■ **WHAT THE EXERCISE ASKS**
Using the data below, output the first line and every line after it up to and including the line containing "V = FreeCAD.Vector", exactly as written and with nothing added.

Modeling code records
+ + +

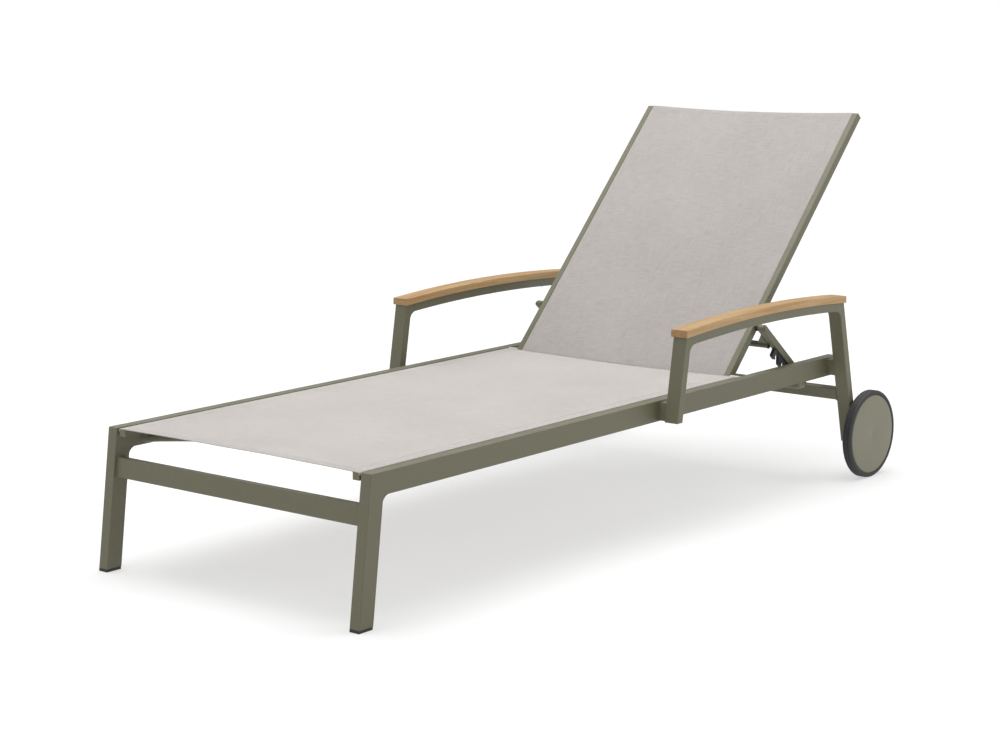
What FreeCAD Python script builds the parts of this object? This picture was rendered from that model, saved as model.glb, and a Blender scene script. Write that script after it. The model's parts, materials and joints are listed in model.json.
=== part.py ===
"""Reclining sun lounger: welded aluminium frame, woven slings, teak arm caps, two wheels.

Millimetres, +Z up, ground at z = 0. +X runs towards the head end and the lounger is
symmetric about y = 0; "left" is the -Y side, the user's left when lying on it.
While a piece is made, x is counted from the foot end of the side rails; save() then
moves everything so that the origin is the middle of the whole thing's box.
"""
import FreeCAD, Part
import math
import os

V = FreeCAD.Vector

# ---- driving dimensions -------------------------------------------------------------
# side frames
RAIL_HALF = 346.0          # middle of the lounger to the outer face of a side rail
RAIL_WIDTH = 24.0
RAIL_HEIGHT = 43.0
RAIL_TOP = 280.0           # height of the rails' top faces
RAIL_LENGTH = 1556.0
WALL = 2.0                 # wall of every aluminium tube
EDGE = 1.5                 # rounding of the tubes' long edges
LEG_DEPTH = 36.0           # front leg along X
LEG_LEAN = 7.9             # degrees, foot forwards
LEG_FILLET = 10.0
GLIDE_HEIGHT = 6.0
GLIDE_PLUG = 22.0
GLIDE_INSET = 0.5          # glide's pad inside the leg's outline
# front cross rail
FRONT_RAIL_HEIGHT = 39.0
FRONT_RAIL_DEPTH = 20.0
FRONT_RAIL_DROP = 57.0     # from the rails' top down to its upper edge
FRONT_RAIL_SETBACK = 7.0
# seat
TRACK_WIDTH = 16.0
TRACK_HEIGHT = 14.0
TRACK_GAP = 6.0            # between a side rail and the sling track beside it
TRACK_DROP = 1.6           # track top below the rail top
TRACK_START = 1.5          # track behind the rails' foot end
TRACK_END_GAP = 12.0       # from the track's head end to the hinge pin
KEDER = 5.0                # rod that holds a sling's edge in its track
KEDER_BORE = 5.6
KEDER_COVER = 1.5          # track over the keder's bore
TRACK_END_WALL = 3.0       # the bore stops this far from the foot end
KEDER_SHORT = 2.0          # edge rod inside its track's ends
TRACK_SCREW = 4.0
TRACK_SCREW_HEAD = 7.6
TRACK_HEAD_THICK = 2.4
TRACK_SCREW_TIP = 4.0      # past the rail's wall
TRACK_SCREW_UP = 4.0       # above the track's underside
TRACK_SCREWS = [60.0, 330.0, 600.0, 870.0, 1140.0]
TRACK_WASHER = 7.6
SLING = 1.2
SLING_INSET = 0.5          # seat sling inside the tracks' outer edges and foot ends
SLING_HOLLOW = 26.0        # how far a free end of the seat sling curves in
BAR = 22.0                 # round spreader bars between the rails
BOW_TUBE = 16.0
BOW_X = 70.0
BOW_DEPTH = 135.0
BAR_DROP = 31.0            # bar centre below the rails' top
MIDDLE_BAR_X = 640.0
HINGE_BAR_SETBACK = 55.0
# backrest
HINGE_X = 1200.0
HINGE_DROP = 9.0           # hinge pin below the rails' top
RECLINE = 46.0             # degrees above flat in the top notch
BACK_GAP = 6.0             # between a backrest rail and the bail arm outside it
BACK_RAIL_WIDTH = 28.0
BACK_RAIL_DEPTH = 18.0
BACK_LENGTH = 750.0
BACK_TAIL = 12.0           # rail beyond the hinge pin
SLING_STRIP = 14.0         # bare rail face outside the back sling
REBATE = 1.6
SLING_TAIL = 6.0           # back sling below the hinge pin
BACK_KEDER_START = 12.0    # above the hinge pin
BACK_KEDER_IN = 1.0        # inside the middle of the bare strip
BACK_KEDER_COVER = 0.8
BACK_HOLLOW = 5.0
BACK_BAR_DEPTH = 12.0
BACK_BAR_HEIGHT = 25.0
CAP_LIP = 2.0
CAP_PLUG = 12.0
CAP_TAIL_PLUG = 5.0
BACK_BARS = {"lower": 91.0, "middle": 500.0, "top": 722.0}
HINGE_BOLT = 10.0
HINGE_HEAD = 13.0
HINGE_HEAD_THICK = 5.0
HINGE_TIP = 2.0            # past its nut
HINGE_BUSH = 17.0
HINGE_NUT = 13.0
HINGE_NUT_THICK = 7.0
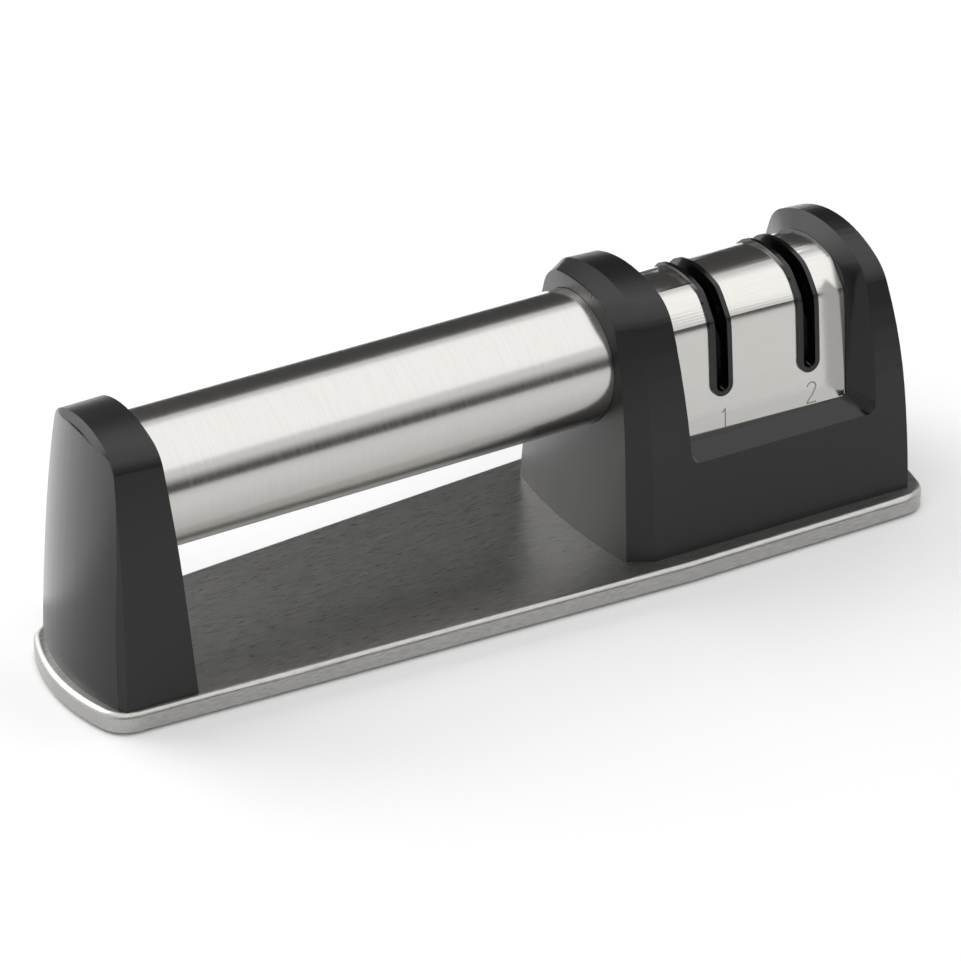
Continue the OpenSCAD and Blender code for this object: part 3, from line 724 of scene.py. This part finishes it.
class SHARPENER_OT_numbers(bpy.types.Operator):
    """The numbers 1 and 2 that are etched in the cover under the slots"""

    bl_idname = "sharpener.numbers"
    bl_label = "Numbers"

    def execute(self, context):
        sizes = context.scene.sharpener_sizes
        cover = merged_copy("steel_cover")
        skin = BVHTree.FromBMesh(cover)
        cover.free()
        for name, liner, outline, height, below in (
            ("number_1", "slot_liner_coarse", DIGIT_ONE, sizes.digit_height, ONE_BELOW),
            ("number_2", "slot_liner_fine", digit_two(), sizes.digit_height * TWO_SHARE, TWO_BELOW),
        ):
            low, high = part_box(liner)
            middle = Vector(((low.x + high.x) / 2 + NUMBER_SIDE * MM, low.z - below * MM))

            def on_panel(point, lift):
                start = Vector((point.x, low.y - FAR, point.y))
                place, normal, _, _ = skin.ray_cast(start, Vector((0, 1, 0)))
                return place + normal * lift

            line = finely([middle + Vector(p) * height for p in outline], NUMBER_STEP * MM)
            stroke = ribbon(line, sizes.digit_stroke, sizes.digit_depth, on_panel)
            add_piece(name, stroke, "polished_cover", finish="etching")
        return {"FINISHED"}


# Stage

FLOOR_HALF = 6.0
# A little light of the floor's own, which only the camera, mirrors and glass see
FLOOR_GLOW = 0.02
FLOOR_ROUGHNESS = 0.9

# Strength of the light that the world throws on the object, all round
WORLD_LEVEL = 0.56

# Lamps: place, point looked at, width and height, in metres, and share of the key lamp's power
LAMPS = (
    ("overhead softbox", (-0.1, -0.55, 1.25), (-0.1, -0.55, 0.0), (3.0, 2.3), 1.0),
    ("side softbox", (-0.5, 0.96, 0.70), (0.0, 0.0, 0.03), (1.1, 1.1), 0.75),
)

# Half the length of the long dark cards, in metres
CARD_HALF = 2.5
# How far the cards at the cover stand out from it and over the ledge, in millimetres
LEDGE_CARD = 8.0
LEDGE_LIFT = 0.1
# The bounce card's height, just over the floor, in metres
BOUNCE_Z = 0.002
# A card of one brightness has the same level at any two heights
ANY_HEIGHTS = (0.0, 1.0)

# The photograph's camera, in degrees, metres and pixels of a square picture
CAMERA_TURN = 30.746
CAMERA_RISE = 30.254
CAMERA_AWAY = 0.84625
CAMERA_AIM = (-0.000064, 0.0, 0.021667)
CAMERA_NEAR = 0.01
CAMERA_FOCAL_PX = 3923.3
PICTURE_PX = 961
SENSOR_MM = 36.0


def plane(name, start, end, material):
    """A flat rectangle between two opposite corners, square to the axis on which they agree."""
    across, up = (axis for axis in range(3) if start[axis] != end[axis])
    beside, over = Vector(start), Vector(start)
    beside[across], over[up] = end[across], end[up]
    bm = bmesh.new()
    bm.faces.new([bm.verts.new(corner) for corner in (start, beside, end, over)])
    mesh = bpy.data.meshes.new(name)
    bm.to_mesh(mesh)
    bm.free()
    card = bpy.data.objects.new(name, mesh)
    bpy.context.scene.collection.objects.link(card)
    mesh.materials.append(material)
    return card


def seen_or_mirrored(owner):
    """1 for rays from the camera, from mirrors and through glass, 0 for the light on the object."""
    rays = add_node(owner, "ShaderNodeLightPath")
    total = rays.outputs["Is Camera Ray"]
    for name in ("Is Glossy Ray", "Is Transmission Ray"):
        either = add_node(
            owner,
            "ShaderNodeMath",
            [(0, total), (1, rays.outputs[name])],
            operation="MAXIMUM",
        )
        total = either.outputs[0]
    return total


def build_floor(colour):
    """A floor of matt white paper: it keeps the shadow and fades into the white background."""
    material = new_material("white paper floor")
    glow = add_node(
        material,
        "ShaderNodeMapRange",
        [("Value", seen_or_mirrored(material))],
        {"To Min": 0.0, "To Max": FLOOR_GLOW},
    )
    set_shader(
        material,
        Base_Color=(*colour, 1.0),
        Roughness=FLOOR_ROUGHNESS,
        Specular_IOR_Level=0.0,
        Emission_Color=(1, 1, 1, 1),
        Emission_Strength=glow.outputs["Result"],
    )
    plane("floor", (-FLOOR_HALF, -FLOOR_HALF, 0), (FLOOR_HALF, FLOOR_HALF, 0), material)


def build_world():
    """White to the camera and in mirrors, a plain level of light otherwise."""
    world = bpy.data.worlds.new("studio")
    bpy.context.scene.world = world
    world.use_nodes = True
    background = world.node_tree.nodes["Background"]
    background.inputs["Color"].default_value = (1, 1, 1, 1)
    level = add_node(
        world,
        "ShaderNodeMapRange",
        [("Value", seen_or_mirrored(world))],
        {"To Min": WORLD_LEVEL, "To Max": 1.0},
    )
    world.node_tree.links.new(level.outputs["Result"], background.inputs["Strength"])


def build_lamps(power):
    """A wide softbox overhead, to the front, and a smaller one behind the handle end."""
    for name, place, target, (width, height), share in LAMPS:
        lamp = bpy.data.lights.new(name, "AREA")
        lamp.shape = "RECTANGLE"
        lamp.size, lamp.size_y = width, height
        lamp.energy = power * share
        holder = bpy.data.objects.new(name, lamp)
        holder.location = place
        look = Vector(target) - Vector(place)
        holder.rotation_euler = look.to_track_quat("-Z", "Y").to_euler()
        bpy.context.scene.collection.objects.link(holder)


def card_material(name, levels, heights):
    """A card whose brightness runs from one level to another between two heights."""
    material = new_material(name)
    place = add_node(material, "ShaderNodeTexCoord")
    parts = add_node(material, "ShaderNodeSeparateXYZ", [("Vector", place.outputs["Object"])])
    level = add_node(
        material,
        "ShaderNodeMapRange",
        [("Value", parts.outputs["Z"])],
        {
            "From Min": heights[0],
            "From Max": heights[1],
            "To Min": levels[0],
            "To Max": levels[1],
        },
    )
    set_shader(
        material,
        Base_Color=(0, 0, 0, 1),
        Roughness=1.0,
        Specular_IOR_Level=0.0,
        Emission_Color=(1, 1, 1, 1),
        Emission_Strength=level.outputs["Result"],
    )
    return material


def build_cards():
    """Cards that only mirrors see: they draw the dark and the bright bands in the steel."""
    low, high = COVER_LOW, COVER_HIGH
    over = low.z + LEDGE_LIFT * MM
    near, out = -high.y, -high.y - LEDGE_CARD * MM
    # Each card's two opposite corners in metres, its level at two heights, and those heights
    for name, start, end, levels, heights in (
        # The dark band low on the tube and the dark plastics' fronts
        (
            "front flag",
            (-CARD_HALF, -1.0, 0.02),
            (CARD_HALF, -1.0, 0.46),
            (0.07, 1.0),
            (0.22, 0.46),
        ),
        # The dark of the tray and of the cover's and the tube's upper edge
        ("back flag", (0.2, 0.9, 0.0), (CARD_HALF, 0.9, 1.22), (0.07, 0.07), ANY_HEIGHTS),
        # The sheen on the arches and on the faces towards the handle end
        ("tall card", (-2.2, 0.9, 0.3), (0.0, 0.9, 2.1), (1.7, 3.2), (0.3, 0.9)),
        # Without these two, the cover's panel mirrors the dark ledge and the dark far bevel
        ("ledge card", (low.x, out, over), (high.x, near, over), (0.85, 0.85), ANY_HEIGHTS),
        ("wall card", (high.x, near, over), (high.x, out, high.z), (0.6, 0.6), ANY_HEIGHTS),
        # The light on the faces towards the handle end, as from the floor
        (
            "bounce card",
            (-1.5, 0.036, BOUNCE_Z),
            (0.6, 0.85, BOUNCE_Z),
            (2.0, 2.0),
            ANY_HEIGHTS,
        ),
    ):
        card = plane(name, start, end, card_material(name, levels, heights))
        card.visible_camera = False
        card.visible_diffuse = False
        card.visible_shadow = False
        card.visible_transmission = False


def build_camera():
    """The camera that the photograph was taken with, worked out from its straight edges."""
    turn, rise = math.radians(CAMERA_TURN), math.radians(CAMERA_RISE)
    forward = Vector(
        (math.sin(turn) * math.cos(rise), math.cos(turn) * math.cos(rise), -math.sin(rise))
    )
    data = bpy.data.cameras.new("camera")
    data.sensor_width = SENSOR_MM
    data.lens = CAMERA_FOCAL_PX / PICTURE_PX * SENSOR_MM
    data.clip_start = CAMERA_NEAR
    camera = bpy.data.objects.new("camera", data)
    camera.location = Vector(CAMERA_AIM) - forward * CAMERA_AWAY
    camera.rotation_euler = forward.to_track_quat("-Z", "Y").to_euler()
    bpy.context.scene.collection.objects.link(camera)
    bpy.context.scene.camera = camera


class SHARPENER_OT_stage(bpy.types.Operator):
    """Floor, background, softboxes, cards and camera"""

    bl_idname = "sharpener.stage"
    bl_label = "Stage"

    def execute(self, context):
        look = context.scene.sharpener_look
        build_floor(look.floor_colour)
        build_world()
        build_lamps(look.key_power)
        build_cards()
        build_camera()
        return {"FINISHED"}


# The add-on

OPERATORS = (
    SHARPENER_OT_finish_nodes,
    SHARPENER_OT_mouldings,
    SHARPENER_OT_steelwork,
    SHARPENER_OT_numbers,
    SHARPENER_OT_stage,
)


class SHARPENER_PT_panel(bpy.types.Panel):
    """Lists the sharpener's steps"""

    bl_label = "Sharpener"
    bl_idname = "SHARPENER_PT_panel"
    bl_space_type = "VIEW_3D"
    bl_region_type = "UI"
    bl_category = "Sharpener"

    def draw(self, context):
        for operator in OPERATORS:
            self.layout.operator(operator.bl_idname)


CLASSES = (SharpenerSizes, SharpenerLook, *OPERATORS, SHARPENER_PT_panel)


def register():
    """Registers the classes and hangs the settings on the scene."""
    for cls in CLASSES:
        bpy.utils.register_class(cls)
    bpy.types.Scene.sharpener_sizes = bpy.props.PointerProperty(type=SharpenerSizes)
    bpy.types.Scene.sharpener_look = bpy.props.PointerProperty(type=SharpenerLook)


def unregister():
    """Takes the settings and the classes away again."""
    del bpy.types.Scene.sharpener_look
    del bpy.types.Scene.sharpener_sizes
    for cls in reversed(CLASSES):
        bpy.utils.unregister_class(cls)


def main():
    """Builds the dressed part and its stage."""
    register()
    bpy.context.scene.view_settings.view_transform = "Standard"
    bpy.ops.sharpener.finish_nodes()
    bpy.ops.sharpener.mouldings()
    bpy.ops.sharpener.steelwork()
    bpy.ops.sharpener.numbers()
    bpy.ops.sharpener.stage()


if __name__ == "__main__":
    main()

+ + +

■ **WRITTEN RESPONSE**
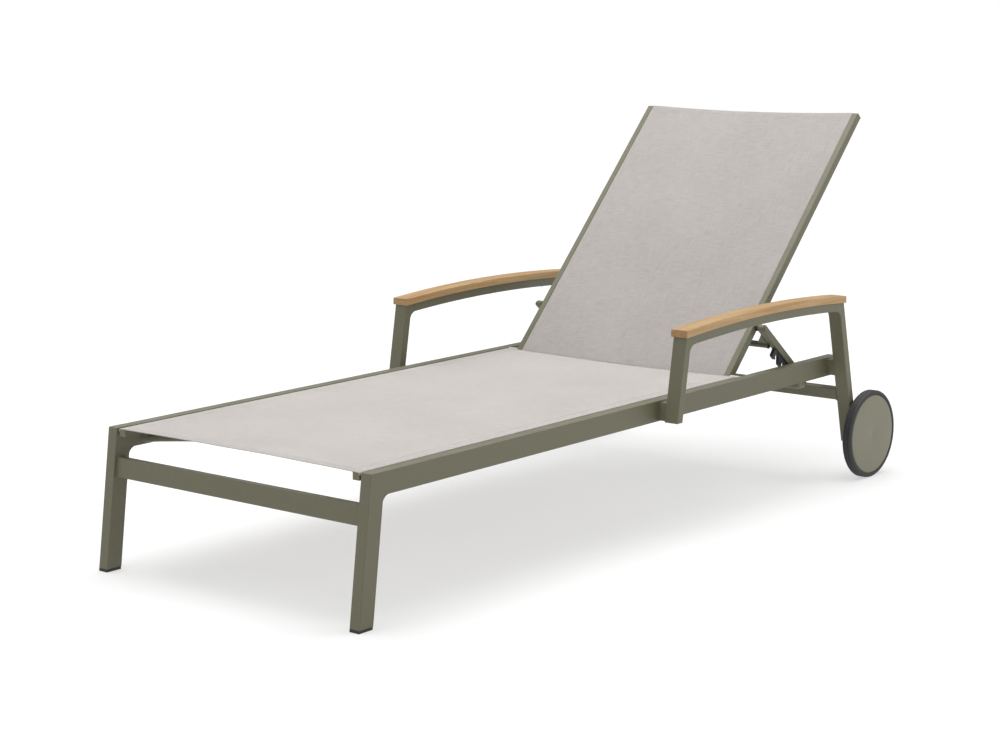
What FreeCAD Python script builds the parts of this object? This picture was rendered from that model, saved as model.glb, and a Blender scene script. Write that script after it. The model's parts, materials and joints are listed in model.json.
=== part.py ===
"""Reclining sun lounger: welded aluminium frame, woven slings, teak arm caps, two wheels.

Millimetres, +Z up, ground at z = 0. +X runs towards the head end and the lounger is
symmetric about y = 0; "left" is the -Y side, the user's left when lying on it.
While a piece is made, x is counted from the foot end of the side rails; save() then
moves everything so that the origin is the middle of the whole thing's box.
"""
import FreeCAD, Part
import math
import os

V = FreeCAD.Vector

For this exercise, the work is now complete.